En
général, quand on loue une 550 yamaha, on pense à
vérifier que l'embrayage marche bien et que la poignée
des gaz n'est pas bridée... Pas au Spitzberg! Là on check
l'état de la chenille, on demande si le chauffage des poignées
marche bien et si la remorque de deux mètres cinquante tient
bien les 70 km/h sur vaguelettes gelées.
Conduire une moto neige est super simple, ce qui ne l'est pas c'est
tout ce qui va avec. D'abord, on vous loue une belle carabine avec le
plein de balles à la tête tronquée. Ca c'est pour
tuer les ours, et on a le droit de tirer que si la bête est à
moins de 15 mètres. Vu qu'un ours court à 60 km/h vous
avez exactement (15 / 60 000 = un 4 000 ème d'heure) soit (60mn
/ 4000 = 0,015 mn) soit (0,015 x 60 = ) 0,9 seconde pour tirer. Autant
dire que si vous ne sortez pas d'un commando d'élite de l'armée
des meilleurs du monde...
Donc, en gros, on vous met un vrai calibre entre les pattes au cas où
vous vous retrouviez entre les siennes...en fait c'est pour l'assurance
et effectivement ça assure pour aller faire les courses en ville.
Ensuite, vu qu'il est interdit de tirer à moins de 15 mètres,
la panoplie cow-boy version polaire continue avec de gros pistolets
et leur holster : là c'est plus facile, les bastos sont de grosses
cartouches à double bang. Je m'explique : si l'ours vient vers
vous (et qu'il est encore à plus de 15 mètres...) vous
visez devant lui et vous tirez. A la détonation du pistolet,
l'ours s'arrête mais n'a absolument pas peur, puisqu'il passe
la majeure partie de son temps sur la banquise à chasser le phoque*
et que la banquise ça bouge... et quand ça bouge, souvent
ça craque et ça fait de grosses détonations sourdes...
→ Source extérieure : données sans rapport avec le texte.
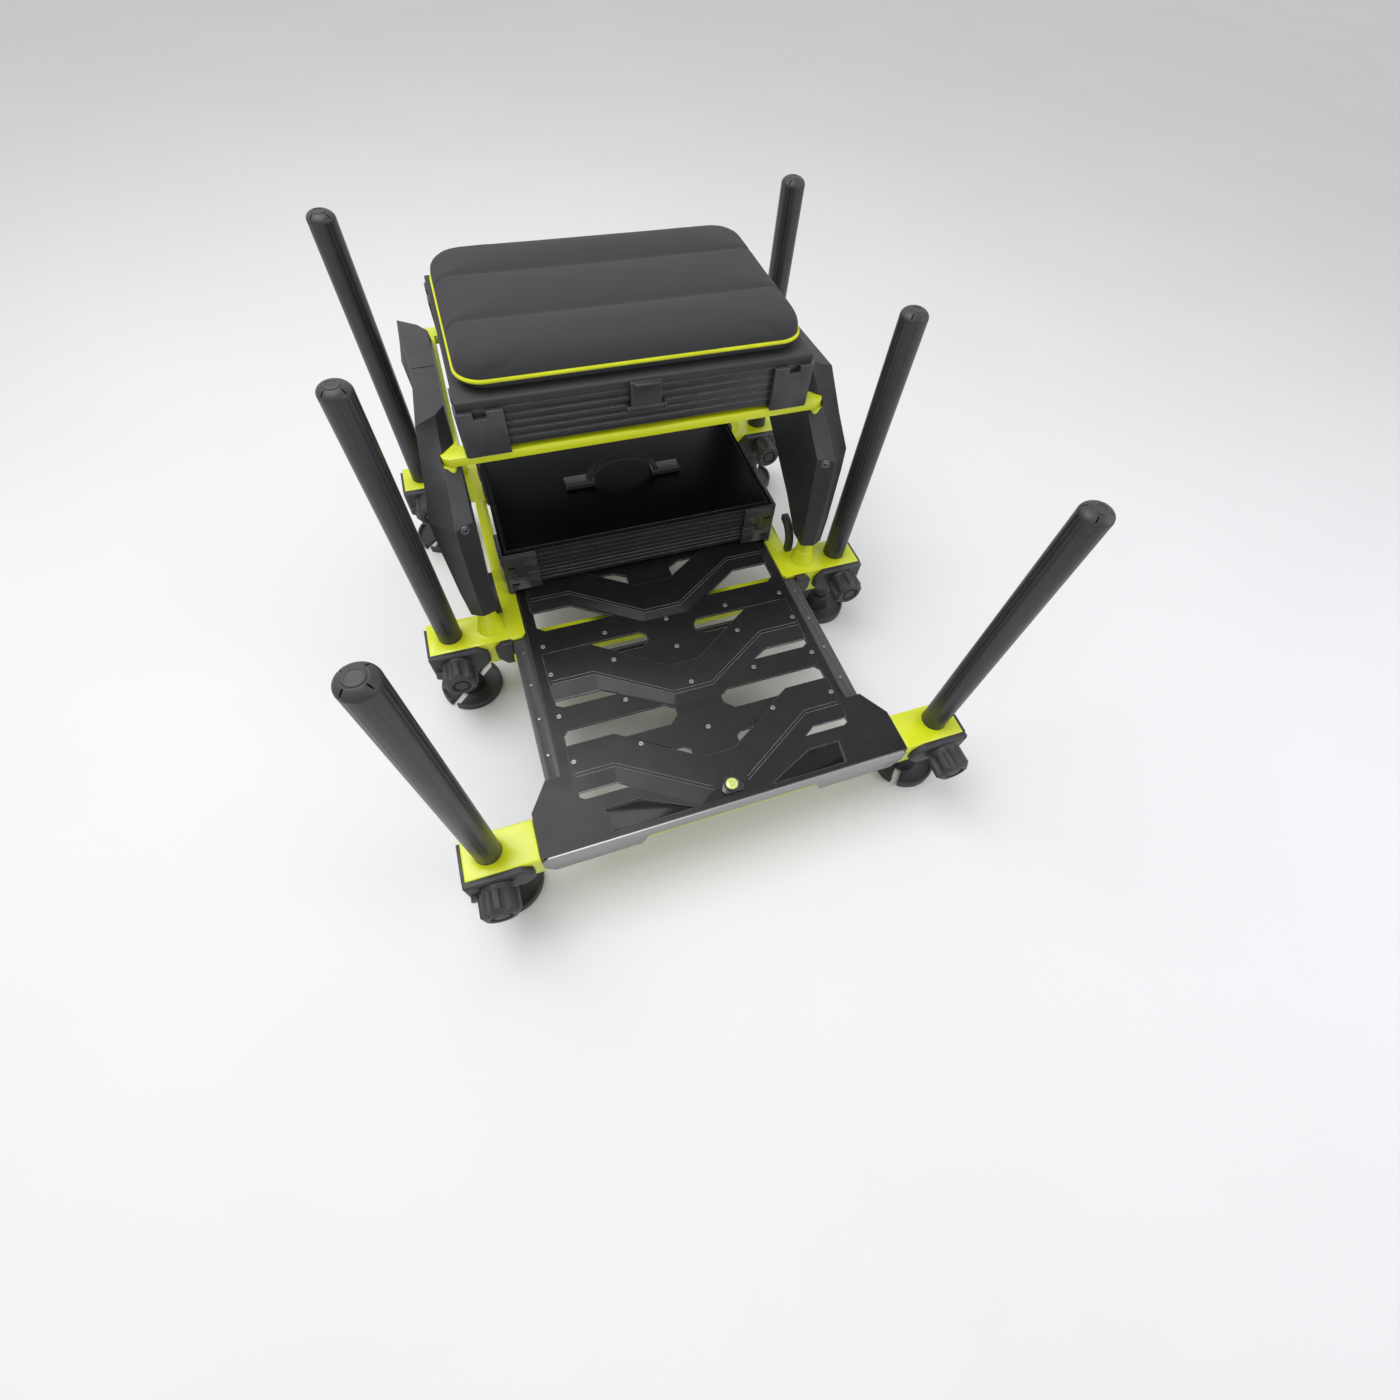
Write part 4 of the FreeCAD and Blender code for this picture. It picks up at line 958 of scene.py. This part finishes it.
def ends_with_dome(leg, dome):
    """The leg's ball as it is, with the flat cap at the top changed for the dome."""
    node = leg + "_leg_ends"
    low, high = span(node)
    centre = Vector(((low.x + high.x) / 2, (low.y + high.y) / 2, span(leg + "_leg")[1].z))
    piece = copy_of(node, node + "_soft")
    bpy.ops.object.mode_set(mode="EDIT")
    bpy.ops.mesh.select_all(action="DESELECT")
    bpy.ops.object.mode_set(mode="OBJECT")
    for point in piece.data.vertices:
        point.select = point.co.z > centre.z - CAP_LENGTH * MM
    bpy.ops.object.mode_set(mode="EDIT")
    bpy.ops.mesh.delete(type="VERT")
    bpy.ops.object.mode_set(mode="OBJECT")
    cap = bpy.data.objects.new("cap", dome.data.copy())
    cap.data.transform(Matrix.Translation(centre))
    bpy.context.scene.collection.objects.link(cap)
    piece = joined(node + "_soft", [piece, cap])
    smooth(piece, 38.0)
    hold(piece, node, black_moulding())


class SEATBOX_OT_case(Operator):
    """The shallow case with its lid, plastic corners, hinge pins and strap handle"""
    bl_idname = "seatbox.case"
    bl_label = "Case"

    def execute(self, context):
        softened("case_tray", WALL_EDGE * MM, "case_aluminium", case_wall_coat())
        softened("case_lid", WALL_EDGE * MM, "case_gloss", case_lid_coat())
        for node in ("case_tray_corners", "case_lid_corners"):
            softened(node, sizes().moulding_edge, "moulded_plastic", corner_plastic())
            corner_marks(node)
        softened("handle_mounts", sizes().moulding_edge, "moulded_plastic", corner_plastic())
        softened("case_handle", STRAP_EDGE * MM, "strap_rubber", strap_rubber())
        strap_ribs()
        dress("case_hinge_pins", pin_steel())
        return {"FINISHED"}


def corner_marks(node):
    """On each face of the plastic corners: a raised frame, and a small dark gloss box proud of the
    face for the slit, painted shade.
    """
    low, high = span(node)
    middle = (low.z + high.z) / 2
    frames, slits = [], []
    for side in (-1, 1):
        x = high.x * side
        for y, end in ((low.y, -1), (span("case_tray_corners")[1].y, 1)):
            for along_x in (True, False):
                for reach, wide, tall, group in (MARK_FRAME, MARK_SLIT_SHADE):
                    if along_x:
                        at = (x - side * reach * MM, y, middle)
                        size = (wide * MM, MARK_T * MM, tall * MM)
                    else:
                        at = (x, y - end * reach * MM, middle)
                        size = (MARK_T * MM, wide * MM, tall * MM)
                    if node == "case_lid_corners" and end == 1 and along_x:
                        continue
                    bpy.ops.mesh.primitive_cube_add(size=1.0, location=at, scale=size)
                    mark = placed("mark")
                    modify(mark, "BEVEL", width=MARK_EDGE * MM, segments=2)
                    smooth(mark)
                    (frames if group == "frame" else slits).append(mark)
    add_on(joined(node + "_frames", frames), node, corner_plastic())
    # The dark slit boxes are painted shade, not cuts.
    add_on(joined(node + "_slit_shade_boxes", slits), node, gloss_black())


def strap_ribs():
    """Fine ribs across the top of the carrying strap."""
    low, high = span("case_handle")
    rise = high.z - low.z
    half = STRAP_HALF * MM
    radius = (half ** 2 + rise ** 2) / (2 * rise)
    centre = Vector((0.0, (low.y + high.y) / 2, high.z - radius))
    count = sizes().strap_ribs
    width = high.y - low.y - STRAP_RIB_MARGIN * MM
    ribs = []
    for step in range(count):
        turn = math.radians(STRAP_TURN) * (2 * step / (count - 1) - 1)
        spot = centre + Vector((radius * math.sin(turn), 0, radius * math.cos(turn)))
        ribs.append(drum("rib", spot, (0, 1, 0), STRAP_RIB_R * MM, width, sides=8))
    add_on(joined("strap_ribs", ribs), "case_handle", strap_rubber())


class SEATBOX_OT_seat(Operator):
    """Seat tray, board, catch and hinge pins under the cushion"""
    bl_idname = "seatbox.seat"
    bl_label = "Seat tray and board"

    def execute(self, context):
        softened("seat_tray", WALL_EDGE * MM, "case_aluminium", case_wall_coat())
        softened("seat_tray_corners", sizes().moulding_edge, "moulded_plastic", corner_plastic())
        softened("seat_board", sizes().plate_edge, "seat_board", board_plastic())
        softened("seat_catch", CATCH_EDGE * MM, "moulded_plastic", black_moulding())
        dress("seat_hinge_pins", pin_steel())
        return {"FINISHED"}


class SEATBOX_OT_cushion(Operator):
    """Padded cushion, puffed by cloth pressure between its sewn seams"""
    bl_idname = "seatbox.cushion"
    bl_label = "Cushion"

    def execute(self, context):
        piece = copy_of("seat_cushion", "seat_cushion_cover")
        low, high = span("seat_cushion")
        shrink = sizes().cushion_shrink
        anchor = Vector(((low.x + high.x) / 2, (low.y + high.y) / 2, low.z))
        size = high - low
        for point in piece.data.vertices:
            off = point.co - anchor
            point.co = anchor + Vector((off.x * (1 - 2 * shrink / size.x),
                                        off.y * (1 - 2 * shrink / size.y),
                                        off.z * (1 - shrink / size.z)))
        modify(piece, "REMESH", mode="VOXEL", voxel_size=CUSHION_GRID * MM)
        seam = low.z + SEAM_LEVEL * size.z
        puff(piece, low.z, seam, anchor.y)
        modify(piece, "SUBSURF", levels=1)
        smooth(piece, 80.0)
        hold(piece, "seat_cushion", seat_fabric())
        piping(seam, anchor, size / 2 - Vector((shrink, shrink, 0)))
        return {"FINISHED"}


def puff(piece, bottom, seam, middle_y):
    """Blow the cover up between its pinned seams, and keep each point near its place."""
    pinned = piece.vertex_groups.new(name="pinned")
    for point in piece.data.vertices:
        across = min(abs(point.co.y - middle_y - line * MM) for line in CHANNELS)
        held = (point.co.z < bottom + PINNED_BOTTOM * MM
                or abs(point.co.z - seam) < PINNED_SEAM * MM)
        if across < PINNED_SEAM * MM and point.co.z > seam:
            held = True
            share = min(1.0, (point.co.z - seam) / (CHANNEL_SLOPE * MM))
            point.co.z -= CHANNEL_DEPTH * MM * share
        if held:
            pinned.add([point.index], 1.0, "REPLACE")
    start = [point.co.copy() for point in piece.data.vertices]
    cloth = piece.modifiers.new("Cloth", "CLOTH")
    cloth.settings.vertex_group_mass = "pinned"
    cloth.settings.use_pressure = True
    cloth.settings.uniform_pressure_force = CLOTH_PRESSURE
    cloth.settings.effector_weights.gravity = 0.0
    scene = bpy.context.scene
    for step in range(1, CLOTH_STEPS + 1):
        scene.frame_set(step)
    shown = piece.evaluated_get(bpy.context.evaluated_depsgraph_get()).data
    ends = [point.co.copy() for point in shown.vertices]
    piece.modifiers.remove(cloth)
    scene.frame_set(1)
    cap = sizes().cushion_swell
    for point, first, last in zip(piece.data.vertices, start, ends):
        move = last - first
        if move.length > cap:
            move *= cap / move.length
        point.co = first + move
        point.co.z = max(point.co.z, bottom)


def piping(level, centre, half):
    """Sewn piping along the cushion's perimeter seam."""
    radius = CUSHION_CORNER * MM
    curve = bpy.data.curves.new("seat_piping", "CURVE")
    curve.dimensions = "3D"
    curve.bevel_depth = sizes().piping_radius
    curve.bevel_resolution = 4
    line = curve.splines.new("POLY")
    points = []
    for corner, (sx, sy) in enumerate(((1, -1), (1, 1), (-1, 1), (-1, -1))):
        for step in range(PIPING_STEPS + 1):
            turn = math.radians(90 * corner - 90 + 90 / PIPING_STEPS * step)
            points.append((centre.x + sx * (half.x - radius) + radius * math.cos(turn),
                           centre.y + sy * (half.y - radius) + radius * math.sin(turn), level))
    line.points.add(len(points) - 1)
    for spot, place in zip(line.points, points):
        spot.co = (*place, 1.0)
    line.use_cyclic_u = True
    piece = bpy.data.objects.new("seat_piping", curve)
    bpy.context.scene.collection.objects.link(piece)
    alone(piece)
    bpy.ops.object.convert(target="MESH")
    piece = bpy.context.object
    smooth(piece, 60.0)
    add_on(piece, "seat_cushion", piping_fabric())


class SEATBOX_OT_stage(Operator):
    """Plain pale floor, soft light and the camera"""
    bl_idname = "seatbox.stage"
    bl_label = "Stage"

    def execute(self, context):
        make_floor()
        make_lights()
        make_camera()
        return {"FINISHED"}


def make_floor():
    """A wide plain plane under the feet."""
    bpy.ops.mesh.primitive_plane_add(size=FLOOR_SIZE)
    floor = placed("floor")
    material = bpy.data.materials.new("plain_floor")
    material.use_nodes = True
    net = Net(material.node_tree)
    surface = material.node_tree.nodes["Principled BSDF"]
    toned = use(net, drift_effect(), Color=solid(stage().floor), Amount=FLOOR_DRIFT[0],
                Size=FLOOR_DRIFT[1])
    net.feed(toned["Color"], surface.inputs["Base Color"])
    surface.inputs["Roughness"].default_value = 0.75
    surface.inputs["Specular IOR Level"].default_value = 0.2
    floor.data.materials.append(material)


def soft_light(name, place, size, power, colour=(1.0, 1.0, 1.0)):
    """A rectangular lamp that faces the middle of the box."""
    data = bpy.data.lights.new(name, "AREA")
    data.shape = "RECTANGLE"
    data.size, data.size_y = size
    data.energy = power
    data.color = colour
    lamp = bpy.data.objects.new(name, data)
    bpy.context.scene.collection.objects.link(lamp)
    lamp.location = place
    lamp.rotation_mode = "QUATERNION"
    lamp.rotation_quaternion = (Vector(LIT_SPOT) - Vector(place)).to_track_quat("-Z", "Y")


def make_lights():
    """Two lamps and light from all round; a plain pale backdrop is seen in place of that light."""
    soft_light("key_light", *KEY_LIGHT, stage().key)
    soft_light("side_light", *SIDE_LIGHT, stage().fill, SIDE_COLOUR)
    world = bpy.data.worlds.new("room")
    bpy.context.scene.world = world
    world.use_nodes = True
    tree = world.node_tree
    net = Net(tree)
    light = tree.nodes["Background"]
    light.inputs["Strength"].default_value = stage().sky
    light.inputs["Color"].default_value = (1.0, 1.0, 1.0, 1.0)
    plain = net.node("ShaderNodeBackground")
    plain.inputs["Color"].default_value = solid(BACKDROP)
    path = net.node("ShaderNodeLightPath")
    mirrored = net.math("MAXIMUM", path.outputs["Is Glossy Ray"],
                        path.outputs["Is Transmission Ray"])
    seen = net.math("MAXIMUM", path.outputs["Is Camera Ray"], mirrored)
    mixed = net.node("ShaderNodeMixShader")
    net.feed(seen, mixed.inputs[0])
    net.feed(light.outputs[0], mixed.inputs[1])
    net.feed(plain.outputs[0], mixed.inputs[2])
    net.feed(mixed.outputs[0], tree.nodes["World Output"].inputs["Surface"])


def make_camera():
    """The camera that took the photograph, solved from the footplate, frame and legs."""
    azimuth, elevation, roll = (math.radians(turn) for turn in CAMERA_TURNS)
    back = Vector((math.sin(azimuth) * math.cos(elevation),
                   -math.cos(azimuth) * math.cos(elevation), math.sin(elevation)))
    right = (-back).cross(Vector((0.0, 0.0, 1.0))).normalized()
    up = right.cross(-back)
    tilted = right * math.cos(roll) + up * math.sin(roll)
    upright = -right * math.sin(roll) + up * math.cos(roll)
    data = bpy.data.cameras.new("camera")
    data.lens = stage().lens
    data.sensor_width = SENSOR_WIDTH
    data.clip_start = 0.01
    camera = bpy.data.objects.new("camera", data)
    bpy.context.scene.collection.objects.link(camera)
    basis = [[tilted[i], upright[i], back[i], 0.0] for i in range(3)] + [[0.0, 0.0, 0.0, 1.0]]
    camera.matrix_world = Matrix(basis)
    camera.location = CAMERA_PLACE
    bpy.context.scene.camera = camera
    bpy.context.scene.view_settings.view_transform = "Standard"


class SEATBOX_PT_sidebar(Panel):
    """Sizes, colours and the steps that dress the seat box"""
    bl_idname = "SEATBOX_PT_sidebar"
    bl_label = "Seat box"
    bl_space_type = "VIEW_3D"
    bl_region_type = "UI"
    bl_category = "Seat Box"

    def draw(self, context):
        for title, group in (("Finishes", context.scene.seat_box_finishes),
                             ("Sizes", context.scene.seat_box_sizes),
                             ("Stage", context.scene.seat_box_stage)):
            box = self.layout.box()
            box.label(text=title)
            for key in group.bl_rna.properties.keys():
                if key not in ("rna_type", "name"):
                    box.prop(group, key)
        for step in STEPS:
            self.layout.operator(step.bl_idname)


STEPS = (SEATBOX_OT_stage, SEATBOX_OT_frame, SEATBOX_OT_covers, SEATBOX_OT_footplate,
         SEATBOX_OT_legs, SEATBOX_OT_case, SEATBOX_OT_seat, SEATBOX_OT_cushion)
GROUPS = (("seat_box_finishes", SeatBoxFinishes), ("seat_box_sizes", SeatBoxSizes),
          ("seat_box_stage", SeatBoxStage))


def register():
    for name, group in GROUPS:
        bpy.utils.register_class(group)
        setattr(bpy.types.Scene, name, PointerProperty(type=group))
    for step in STEPS:
        bpy.utils.register_class(step)
    bpy.utils.register_class(SEATBOX_PT_sidebar)


def unregister():
    bpy.utils.unregister_class(SEATBOX_PT_sidebar)
    for step in reversed(STEPS):
        bpy.utils.unregister_class(step)
    for name, group in reversed(GROUPS):
        delattr(bpy.types.Scene, name)
        bpy.utils.unregister_class(group)


def main():
    register()
    for step in STEPS:
        group, name = step.bl_idname.split(".")
        getattr(getattr(bpy.ops, group), name)()


if __name__ == "__main__":
    main()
Donc notre beau tas de 700 kg de muscles aux dents et aux griffes acérées
ne bouge plus et regarde ce qui se passe, et si rien n'inquiète
son regard, il continue vers sa proie (vous en l'occurrence). C'est
là que le double bang de la balle intervient, vu que vous maîtrisez
parfaitement la courbe que va faire la cartouche une fois éjectée
du canon et qu'elle s'est donc fichée entre les pattes de notre
mammifère polaire, 5 secondes après la première
détonation, la cartouche explose. Vous avez donc trois scénario
possibles :
1- L'ours n'a pas bougé d'un poil et quand la cartouche explose
devant lui là, il est scié! Il crève de peur et
il s'en retourne à ses pénates en maudissant la technique
des hommes et son ventre qui l'affame.
2- L'ours a fait deux pas et quand ça explose sous lui il est
projeté en l'air et vous assistez à votre premier ours
d'artifice tout en vous demandant si cotre coéquipier est bien
en train de filmer là...
3- L'ours a fait quatre pas, la cartouche explose derrière lui,
il a donc le feu aux fesses et se rue vers vous à 60 km/h soit
16,6 m/s et vous vous rendez bien compte qu'en fait, même 100
mètres, c'est pas beaucoup entre vous et un ours polaire. Vous
vous demandez donc si vous avez intérêt à perdre
ces dernières secondes à essayer de prendre la carabine
solidement accrochée au porte bagage de la motoneige, à
enlever vos gants pour pouvoir ensuite enlever le cran de sûreté,
armer, viser et réussir à faire mouche au creux de l'épaule
gauche de la bête en train de charger (à 60 km/h soit dit
en passant) OU réciter un Ave Maria dans les règles, OU
regarder une dernière fois le soleil de minuit OU déclamer
:"Je meurs sans haine en moi pour les ours polaires" en espérant
que votre coéquipier filme là...
Je vous fais grâce de toutes les possibilité où
l'ours est blessé et donc devient enragé, s'il s'appelle
René et que vous êtes un fan de Laguigui et de bien d'autres
encore. DONC, une fois en possession de vos joujoux, on vous en loue
d'autres, parce que à moins de faire des quarts, quand on dort,
faut bien se protéger. Voyez donc le cas suivant : votre tente
montée, chaudement (la première nuit) emmitouflé
dans votre polaire dans votre doudoune dans votre duvet, la réserve
de bouffe dûment enterrée à 1 mètre de fond
à 150 mètres du campement dans un sac étanche,
vous avez quand même gardé sur vous un grany miel-noisette-airelles
sauvages au cas-où (les tempêtes de neige arrivent vite
et peuvent durer longtemps au Spitzberg.
Subtilement réchauffé par la chaleur de votre corps, l'odeur
de votre grany traverse votre tente et vient agacer l'ours passant par
là (il peut y avoir des ours partout, on en a même trouvé
au sommet de la plus haute montagne) qui rapplique bien évidement
parce que bon, un grany miel-noisette-airelles sauvages, (surtout les
airelles) par -50, pour un ours, forcément, ça agace.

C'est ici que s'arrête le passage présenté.